Miguel Marte
Hermanos: El que es de Cristo es una criatura nueva. Lo antiguo ha pasado, lo nuevo ha comenzado. Todo esto viene de Dios, que por medio de Cristo nos reconcilió consigo y nos encargó el ministerio de la reconciliación. Es decir, Dios mismo estaba en Cristo reconciliando al mundo consigo, sin pedirle cuentas de sus pecados, y a nosotros nos ha confiado la palabra de la reconciliación. Por eso, nosotros actuamos como enviados de Cristo, y es como si Dios mismo os exhortara por nuestro medio. En nombre de Cristo os pedimos que os reconciliéis con Dios. Al que no había pecado Dios lo hizo expiación por nuestro pecado, para que nosotros, unidos a él, recibamos la justificación de Dios. (2 Corintios 5,17-21)
Estamos en el corazón del tiempo de Cuaresma. Se nos regala hoy este trozo de un texto que viene a ser una reflexión pastoral sobre la reconciliación. La reconciliación es recreación, nueva manera de relacionarnos con Dios, con los otros y con la creación. Quien ha tenido la gracia de la reconciliación comienza una nueva vida ahora cimentada en Jesucristo.
Según algunos especialistas la formulación “Dios mismo estaba en Cristo reconciliando al mundo consigo” es la fórmula más antigua que alude directamente al misterio de la encarnación. Es posible que Pablo la adopte para hablar de su propia experiencia de transformación personal y teológica. Pablo ha “sufrido” un “cambio” radical en su vida, en su pensar y en su actuar como efecto de su encuentro con Cristo resucitado en Damasco.

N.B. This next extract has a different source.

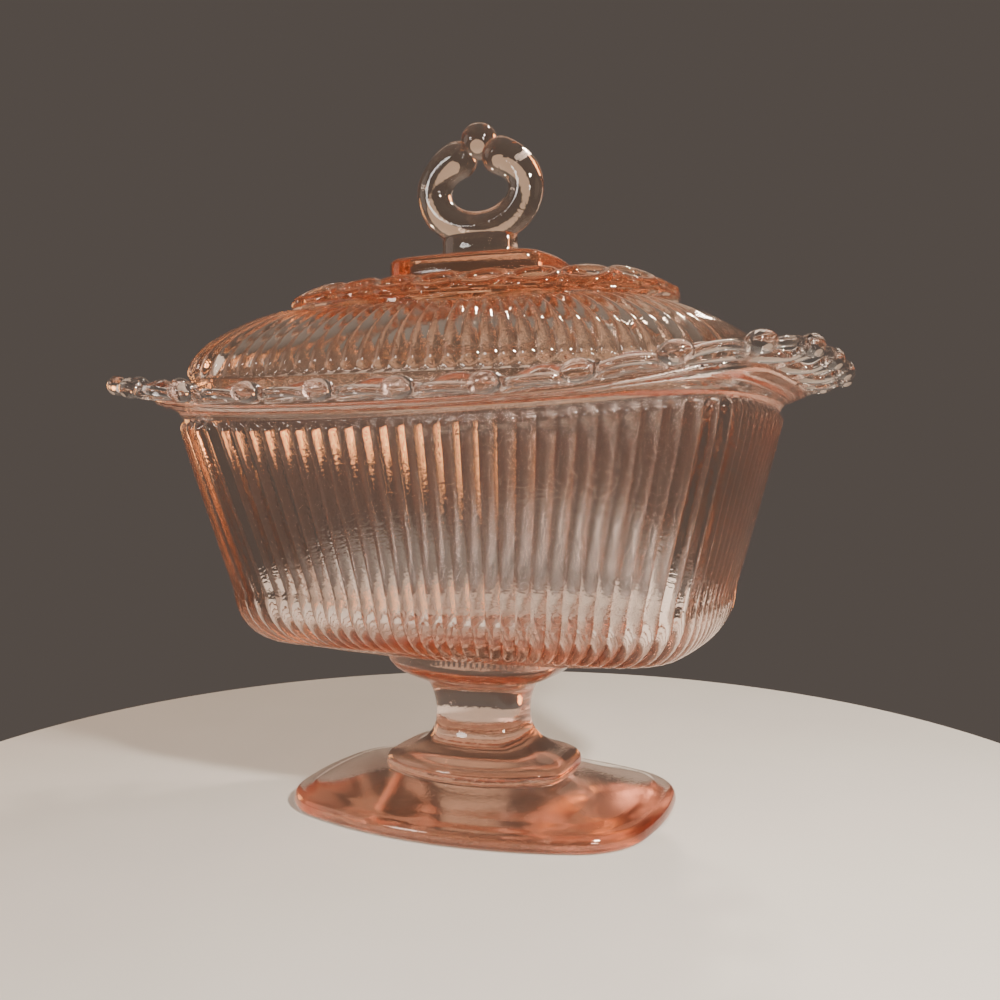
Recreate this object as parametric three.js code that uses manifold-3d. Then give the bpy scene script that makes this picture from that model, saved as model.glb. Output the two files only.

Lo acontecido allí fue una acción de Dios que reconcilió a Pablo con la auténtica imagen de Dios transmitida por Jesucristo y con sus seguidores.
Pablo es cambiado de su “ser judío” al “ser cristiano”. A partir de esa experiencia cambia totalmente la visión que Pablo tenía de la relación del Dios creador con el mundo. Ahora entiende que Dios acontece en el hombre Jesús y, a través de él, reconcilia al mundo consigo. Y cuando se dice mundo hay que pensar también en el ser humano como parte central del mismo.
Notemos que quien reconcilia el mundo consigo es el mismo Dios. La iniciativa es suya. Pero no es él quien se reconcilia con nosotros, sino que nos reconcilia a nosotros con él. Somos nosotros los que tenemos que ser reconciliados, y no por nuestra propia iniciativa y medios, sino que “fuimos reconciliados con Dios por la muerte de su Hijo”, tal como dice Romanos 5,10. Dios es quien nos reconcilia, así como es él quien nos crea y salva. Esta idea es muy importante ya que podríamos caer en el error de pensar la reconciliación como dos amigos que pasan de la enemistad a la renovación de la amistad perdida.
La reconciliación de la que aquí se habla no es una acción mutua, sino que Dios mantiene su puesto de superioridad respecto al hombre. En la relación hombre-Dios será Dios quien siempre lleve la primacía y tome la iniciativa. Ahora bien, también debemos cuidarnos de pensar que hay un cambio de proceder de Dios, quien cambia en su proceder es el hombre frente a Dios.
La expresión “Dios mismo estaba en Cristo reconciliando el mundo consigo” nos hace pensar también en la acción del Espíritu Santo. En el Antiguo Testamento se había prometido que Dios actuaría de manera extraordinaria por medio del Espíritu, pero descubrimos que ahora lo hace a través de Cristo resucitado. Podemos pensar, entonces, que el Espíritu Santo es el Espíritu de Cristo resucitado.
El propio Pablo en Gal 1,16 habla de el “Espíritu de aquel Dios que estaba en Cristo” revelándosele. Es “el Espíritu de Cristo” (Rom 8,9) o el “Espíritu de su Hijo” (Gal 4,4). La transformación ocurrida a Pablo y a todos los cristianos es obra del Espíritu de Dios, que es al mismo tiempo, obra del Espíritu de Cristo. Una de las “funciones” del Espíritu Santo es hacer presente al Padre y al Hijo en la vida del creyente. El Espíritu configura al creyente con la trayectoria terrena de Jesús. Dicho de otra manera, el Espíritu Santo forma a Jesús en nosotros.
La reconciliación entre Dios y el hombre se hace realidad gracias a que el Espíritu de Cristo resucitado irrumpe en las personas haciéndolas creaturas nuevas. Como bien lo dice un autor: “lo que se experimenta de Dios y de Cristo es propiamente su Espíritu, y, por lo tanto, se tiene que entender que se trata del Espíritu de Dios y de Cristo; o de otro modo, quien actúa hasta hacer sentir palpablemente sus efectos en la vida cotidiana de los cristianos es el Espíritu de Dios y de Cristo” (Gustavo Baena).